> **EXERCISE**:
From the first line of the data through the line containing "of a shader", return each line exactly.

┌──

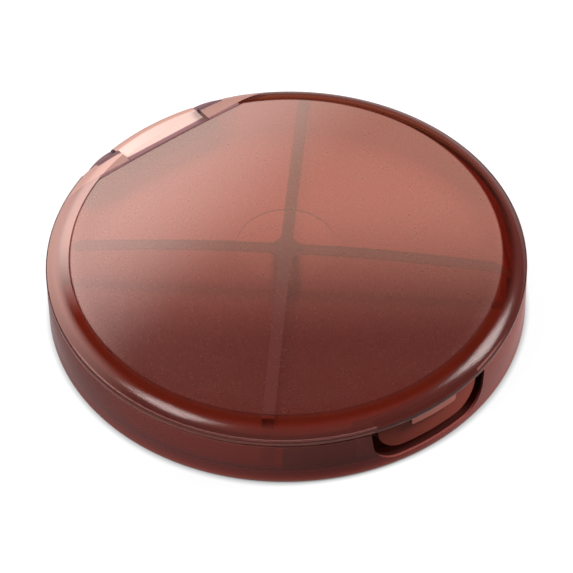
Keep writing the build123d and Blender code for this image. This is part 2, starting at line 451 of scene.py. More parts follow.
def rounded_rings(body, rings):
    """Rounds circular edges, each given by its radius, height, size and number of facets."""
    mesh = bmesh.new()
    mesh.from_mesh(body.data)
    for radius, height, size, segments in rings:
        near = {corner for corner in mesh.verts if on_ring(corner.co, radius, height)}
        edges = [edge for edge in mesh.edges if near.issuperset(edge.verts)]
        bmesh.ops.bevel(
            mesh,
            geom=edges,
            affect="EDGES",
            offset_type="OFFSET",
            offset=size * MM,
            segments=segments,
            profile=0.5,
            material=-1,
        )
    mesh.to_mesh(body.data)
    mesh.free()
    return body


def finished(body, material, node, ride):
    """Shades a piece smoothly between its sharp edges and puts it in the place of its CAD node."""
    mesh = bmesh.new()
    mesh.from_mesh(body.data)
    bmesh.ops.remove_doubles(mesh, verts=mesh.verts, dist=MERGE_DISTANCE)
    mesh.to_mesh(body.data)
    mesh.free()
    body.data.shade_smooth()
    body.data.set_sharp_from_angle(angle=SHARP_ANGLE)
    body.data.materials.clear()
    body.data.materials.append(material)
    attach(body, ride)
    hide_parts(node)
    return body


# Shading tools


class Wire:
    """Output of a shader node that Python's operators extend with Math nodes."""

    def __init__(self, network, socket):
        self.network = network
        self.socket = socket

    def maths(self, operation, *values):
        return self.network.node("ShaderNodeMath", {"operation": operation}, dict(enumerate(values)))

    def __add__(self, other):
        return self.maths("ADD", self, other)

    __radd__ = __add__

    def __sub__(self, other):
        return self.maths("SUBTRACT", self, other)

    def __rsub__(self, other):
        return self.maths("SUBTRACT", other, self)

    def __mul__(self, other):
        return self.maths("MULTIPLY", self, other)

    __rmul__ = __mul__

    def __pow__(self, other):
        return self.maths("POWER", self, other)

    def __abs__(self):
        return self.maths("ABSOLUTE", self)

    def __gt__(self, other):
        return self.maths("GREATER_THAN", self, other)

    def __lt__(self, other):
        return self.maths("LESS_THAN", self, other)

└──

> **EXERCISE SOLUTION**:
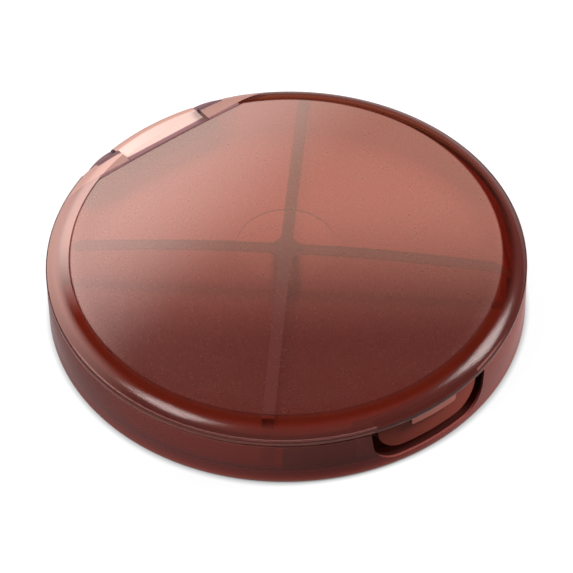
Keep writing the build123d and Blender code for this image. This is part 2, starting at line 451 of scene.py. More parts follow.
def rounded_rings(body, rings):
    """Rounds circular edges, each given by its radius, height, size and number of facets."""
    mesh = bmesh.new()
    mesh.from_mesh(body.data)
    for radius, height, size, segments in rings:
        near = {corner for corner in mesh.verts if on_ring(corner.co, radius, height)}
        edges = [edge for edge in mesh.edges if near.issuperset(edge.verts)]
        bmesh.ops.bevel(
            mesh,
            geom=edges,
            affect="EDGES",
            offset_type="OFFSET",
            offset=size * MM,
            segments=segments,
            profile=0.5,
            material=-1,
        )
    mesh.to_mesh(body.data)
    mesh.free()
    return body


def finished(body, material, node, ride):
    """Shades a piece smoothly between its sharp edges and puts it in the place of its CAD node."""
    mesh = bmesh.new()
    mesh.from_mesh(body.data)
    bmesh.ops.remove_doubles(mesh, verts=mesh.verts, dist=MERGE_DISTANCE)
    mesh.to_mesh(body.data)
    mesh.free()
    body.data.shade_smooth()
    body.data.set_sharp_from_angle(angle=SHARP_ANGLE)
    body.data.materials.clear()
    body.data.materials.append(material)
    attach(body, ride)
    hide_parts(node)
    return body


# Shading tools


class Wire:
    """Output of a shader node that Python's operators extend with Math nodes."""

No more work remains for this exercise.